Privacy posture. We don't train on customer queries. We don't sell them. The privacy policy is short, hand-written, and means what it says. Postgres encrypted at rest, error traces redacted of customer content, the scope of what we collect deliberately tight.

Rate limiting. Abuse-shaped traffic gets throttled at the session level before the agent loop runs. Less of an AI-safety mechanism than a service-availability one, but worth being explicit about.

What we deliberately don't claim

SPARKIT is an LLM-driven system and can still be wrong. Citations can be misattributed. Conclusions can overstate what the literature actually supports. Refusal isn't perfect either — sometimes the gates miss something they should catch, and sometimes they refuse something they shouldn't.
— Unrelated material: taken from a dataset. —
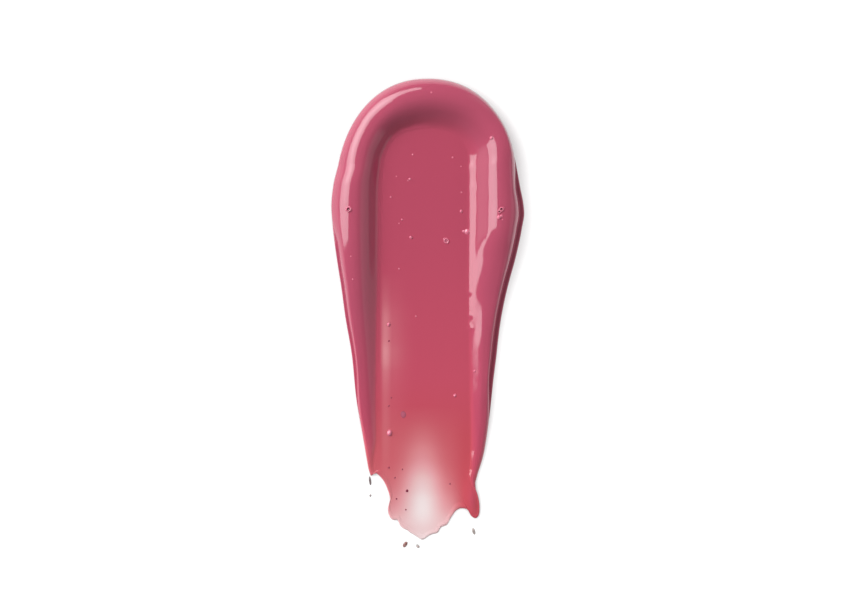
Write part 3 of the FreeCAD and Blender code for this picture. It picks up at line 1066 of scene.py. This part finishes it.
class AirBubbles:
    """The named air bubbles, each a closed, turned shape that sits on the skin.

    Attributes:
        around: points round a bubble.
        seed: start of the random draws.
        oval: how far a bubble is out of round as an oval, as a share of its radius.
        lobed: how far out of round with three lobes, likewise.
        lean: how much higher one side of it stands, as a share of its height.
    """

    around: int = 32
    seed: int = 11
    oval: float = 0.05
    lobed: float = 0.035
    lean: float = 0.14

    def __init__(self, skin: Skin, finish: bpy.types.Material) -> None:
        """Keeps what all bubbles share.

        Args:
            skin: the top of the gloss.
            finish: the bubbles' material.
        """
        self.skin = skin
        self.finish = finish
        self.random = np.random.default_rng(self.seed)

    def cell(
        self, centre: Vector, tilt: Matrix, radius: float, bubble: Bubble
    ) -> tuple[np.ndarray, np.ndarray, list[tuple[int, ...]]]:
        """Turns one cell about its axis, a little out of round.

        Args:
            centre: where it stands on the skin, in metres.
            tilt: turns its axis to the skin's normal.
            radius: its radius, in metres.
            bubble: the bubble it belongs to.

        Returns:
            Points, the share of painted shade at each, and faces.
        """
        profile = np.array(bubble.look.value)
        turn = np.linspace(0, 2 * math.pi, self.around, endpoint=False)
        phase = self.random.uniform(0, 2 * math.pi, 3)
        wobble = (
            1 + self.oval * np.sin(2 * turn + phase[0]) + self.lobed * np.sin(3 * turn + phase[1])
        )
        tip = 1 + self.lean * np.sin(turn + phase[2])
        points, painted_shade, rings = [], [], []
        for share, height, open_share in profile:
            if share == 0:
                rings.append([len(points)] * self.around)
                points.append((0.0, 0.0, height))
                painted_shade.append(open_share)
                continue
            rings.append(list(range(len(points), len(points) + self.around)))
            for angle, out, lift in zip(turn, wobble, tip):
                points.append((
                    share * out * math.cos(angle),
                    share * out * math.sin(angle) * bubble.stretch,
                    height * (lift if height > 0 else 1.0),
                ))
                painted_shade.append(open_share)
        faces: list[tuple[int, ...]] = []
        for upper, lower in zip(rings, rings[1:]):
            for i in range(self.around):
                j = (i + 1) % self.around
                faces.append(corners(upper[i], lower[i], lower[j], upper[j]))
        placed = [centre + tilt @ (Vector(point) * radius) for point in points]
        return np.array(placed), np.array(painted_shade), faces

    def make(self, bubble: Bubble) -> bpy.types.Object:
        """Makes one bubble from its cells."""
        low, high = span(bubble.node)
        middle = (low + high) / 2
        radius = bubble.grow * float(high[0] - low[0] + high[1] - low[1]) / 4
        points, painted_shade, faces, first = [], [], [], 0
        for side, up, share in bubble.cells:
            place, normal = self.skin.under(middle[0] + side * radius, middle[1] + up * radius)
            tilt = Vector((0, 0, 1)).rotation_difference(normal).to_matrix()
            found = self.cell(place, tilt, radius * share * MM, bubble)
            points.append(found[0])
            painted_shade.append(found[1])
            faces += [tuple(first + v for v in face) for face in found[2]]
            first += len(found[0])
        mesh = bpy.data.meshes.new(bubble.node + "_air")
        mesh.from_pydata(np.vstack(points).tolist(), [], faces)
        mesh.polygons.foreach_set("use_smooth", [True] * len(mesh.polygons))
        # Each point's share of painted shade, which darkens the bubble skin's colour.
        mesh.attributes.new("painted_shade", "FLOAT", "POINT").data.foreach_set(
            "value", np.concatenate(painted_shade).astype(np.float32)
        )
        mesh.materials.append(self.finish)
        return add_piece(mesh, "bubble_skin", bubble.node)

    def build(self) -> None:
        """Makes every named bubble."""
        for bubble in BUBBLES:
            self.make(bubble)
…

We try to bias toward over-refusal when in doubt, but we don't claim the calibration is correct in every case. And once a report is in your hands, what you do with it is your decision — we can't audit downstream use.

A note on broad access

We believe rigorous research should be available to anyone doing real science, not gated behind institutional budgets. Refusing some queries is what makes that broad access defensible: a tool that draws lines on harm is one we can offer to anyone working in good faith. The line we draw isn't a content-moderation question; it's the same line a chemistry professor draws when a stranger emails asking how to synthesize a nerve agent.

What's coming

If you find a way to bypass anything described above, write us at info@sparkit.science. We respond. SOC2 prep is on the year-one roadmap; before that, infosec questionnaires get answered directly, not by boilerplate. If your organization has specific compliance or data-handling requirements that need to be in writing before you can use SPARKIT, we'll scope that as a custom engagement.

The honest version: AI safety in a research agent is a layered problem with no single fix. We've built layered defenses against the failure modes we think matter most, and we're upfront about the residual risk. If we missed something, we want to know.